Jacquie seemed mad at first, biting and kicking the herd. I made up, that she wasn't able to save his life and she is not use to this. She is an angel and a healer and that's the way it is. She is the youngest member of the herd and like many of us, I suppose has not experienced death yet. Butch and I spent a bunch of time last night out with them, and Jacquie just wanted to sit on our laps and have us rub on her. (She is a lap donkey!)
Summer, Valentine and Hearty seem to want to care for me. Valentine quietly hugging me, looking for something. The responsibility of the herd is now hers. I think she is looking for help, knowing she had guidance before yesterday. It's a valiant thing to step up and say I'm the one. I'll bet more than one herd leader has had doubts, but this girl has a ton of heart, together, we will do whatever it takes.
Summer is one of the most loving beings I have met. She is a caretaker in every way. The biggest reason she and Butch get along so well is because of Sorrel. Being Butch's first horse as well as mine, Sorrel taught Butch much about confidence over the past 4 years. They were brave together and were happy to explore. Butch had no agenda with Sorrel, just to be friends and to be together and he knew, is was no small thing that this horse was willing to carry him. In the woods, on the beach, in the mountains or at home on the trails, off they would go exploring, Sorrel choosing and Butch following or visa versa. One of my favorite memories is of this handsome red horse carrying my 3 young sons around the yard together. And it was just this past winter when he insisted on coming with us to work at the DREAM Park. He clearly had work to do and a lovely girl Amanda was the lucky one who got to learn from him. She delighted in the way he would follow her around with no ropes, at the walk and trot, even jumping over things with her. He knew what he was doing. And I rejoiced in the way he was so happy to be with his friend Cesar again. For the semester he came with us for therapeutic riding, if you had your lesson on Cesar, you had a 2 for 1 deal. Sorrel followed his friend happily. It was like they were old college buddies who were now older, wiser and working for a living.

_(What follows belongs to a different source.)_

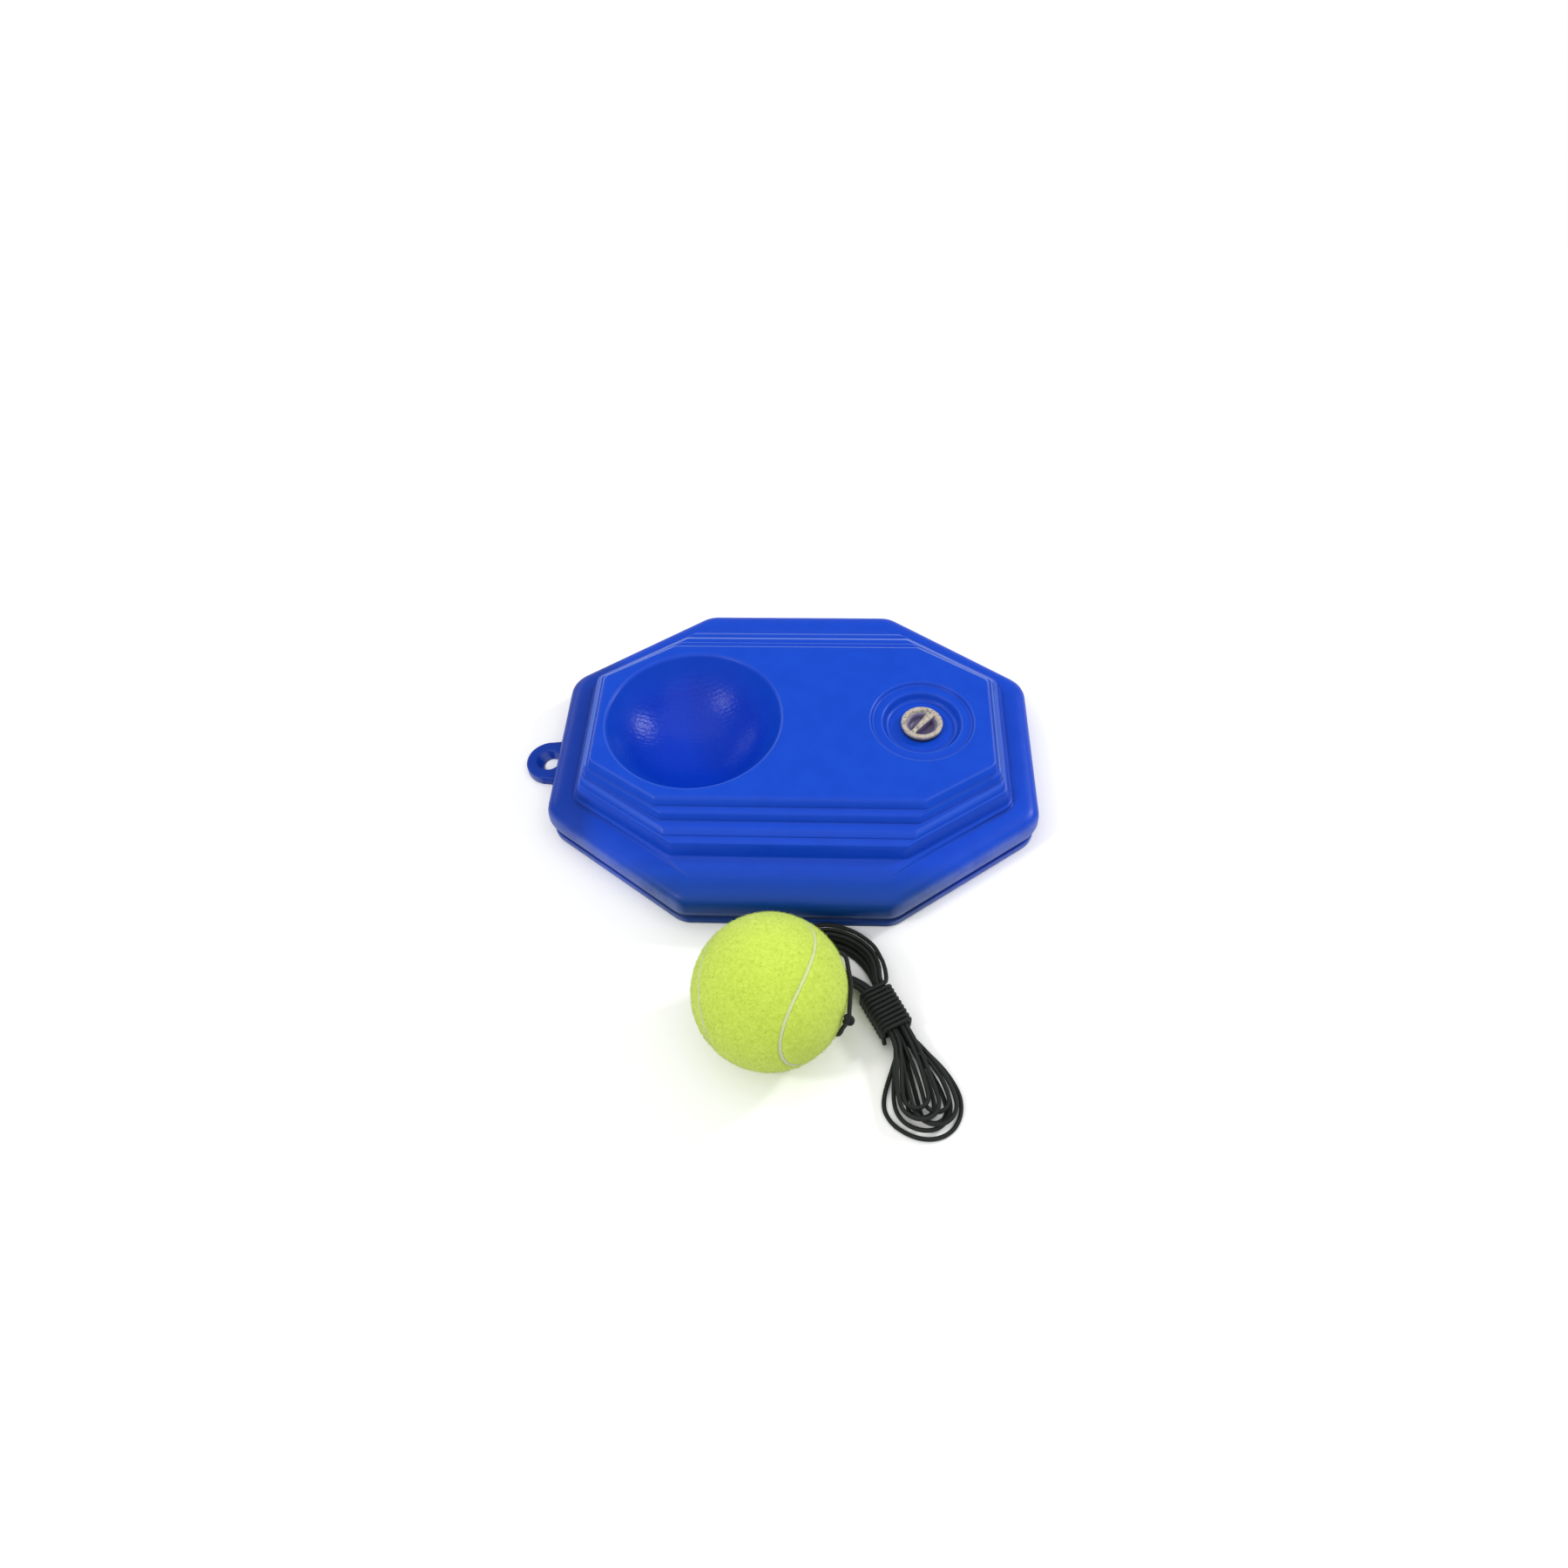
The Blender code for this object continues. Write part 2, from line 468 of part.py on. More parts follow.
def build_plug(plug_finish, rubber_finish):
    """Make the screw plug with its hollow shank and grip bar, and the gasket under it."""
    axis = add_object("plug_axis", None, location=(FILLER_X, 0, CAP_BOTTOM))
    segments = THREAD_SEGMENTS
    hollow = SHANK_ROOT_RADIUS - SHANK_WALL
    dish = CAP_RADIUS - CAP_RIM
    pole = 0.2 * MM
    dish_floor = CAP_HEIGHT - CAP_DISH_DEPTH
    rings = [plain_ring(pole, -SHANK_LENGTH, segments),
             plain_ring(SHANK_ROOT_RADIUS - SHANK_TIP_BEVEL, -SHANK_LENGTH, segments)]
    rings += threaded_rows(SHANK_ROOT_RADIUS, SHANK_CREST_RADIUS,
                           -SHANK_LENGTH + SHANK_TIP_BEVEL, -SHANK_PLAIN_LENGTH, 0.0, segments)
    for radius, height in (
            (SHANK_ROOT_RADIUS, -0.75 * SHANK_PLAIN_LENGTH),
            (SHANK_ROOT_RADIUS, 0.0),
            (CAP_RADIUS - CAP_EDGE, 0.0),
            (CAP_RADIUS, CAP_EDGE),
            (CAP_RADIUS, CAP_HEIGHT - CAP_EDGE),
            (CAP_RADIUS - CAP_EDGE, CAP_HEIGHT),
            (dish, CAP_HEIGHT),
            (dish - CAP_DISH_SLOPE, dish_floor),
            (hollow, dish_floor - CAP_DISH_SLOPE),
            (hollow, -SHANK_LENGTH + SHANK_WALL),
            (pole, -SHANK_LENGTH + SHANK_WALL)):
        rings.append(plain_ring(radius, height, segments))
    plug = add_object("filler_plug", loft("filler_plug", rings, 40), plug_finish, axis)

    half_length = dish + GRIP_BAR_BITE
    half_width = GRIP_BAR_WIDTH / 2
    corners = [(-half_length, -half_width), (half_length, -half_width),
               (half_length, half_width), (-half_length, half_width)]
    turn_cos = math.cos(GRIP_BAR_ANGLE)
    turn_sin = math.sin(GRIP_BAR_ANGLE)
    bar_top = CAP_HEIGHT - GRIP_BAR_SUNK
    bar_rings = []
    for reach, height in ((GRIP_BAR_FOOT, bar_top - GRIP_BAR_HEIGHT), (GRIP_BAR_FOOT, 0.0),
                          (1.0, dish_floor), (1.0, bar_top)):
        bar_rings.append(np.array([
            (x * reach * turn_cos - y * turn_sin, x * reach * turn_sin + y * turn_cos, height)
            for x, y in corners]))
    bar = cutter("grip_bar", loft("grip_bar", bar_rings), (FILLER_X, 0, CAP_BOTTOM))
    combine(plug, bar, "UNION")

    outer = CAP_RADIUS - CAP_EDGE
    inner = outer - GASKET_WIDTH
    profile = [(inner, 0.0), (outer, 0.0), (outer, GASKET_THICKNESS), (inner, GASKET_THICKNESS)]
    add_object("plug_gasket", turned("plug_gasket", profile, 32, joined=True), rubber_finish,
               axis, (0, 0, -GASKET_THICKNESS - GAP))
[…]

I knew there was another shift early last week. He was trying to tell me something, insisting even. Of course I did not know what he was telling me, but what I kept asking for was that he let me trim his feet and get his boots on, finally on Wednesday he stayed laying down long enough for me to get them all trimmed and his boots on. I was grateful then, but looking back I wish I was able to know what he was telling me. He has delivered many messages to lucky participants in our equine assisted psychotherapy sessions. Even most recently when the new vet came her assistant was crying, having been touched by this lovely spirit of a horse and they way Patches stood with him in loving support. I am the luck one.
An 800 dollar horse from Harker's auction - Sorrel Beauty - Priceless.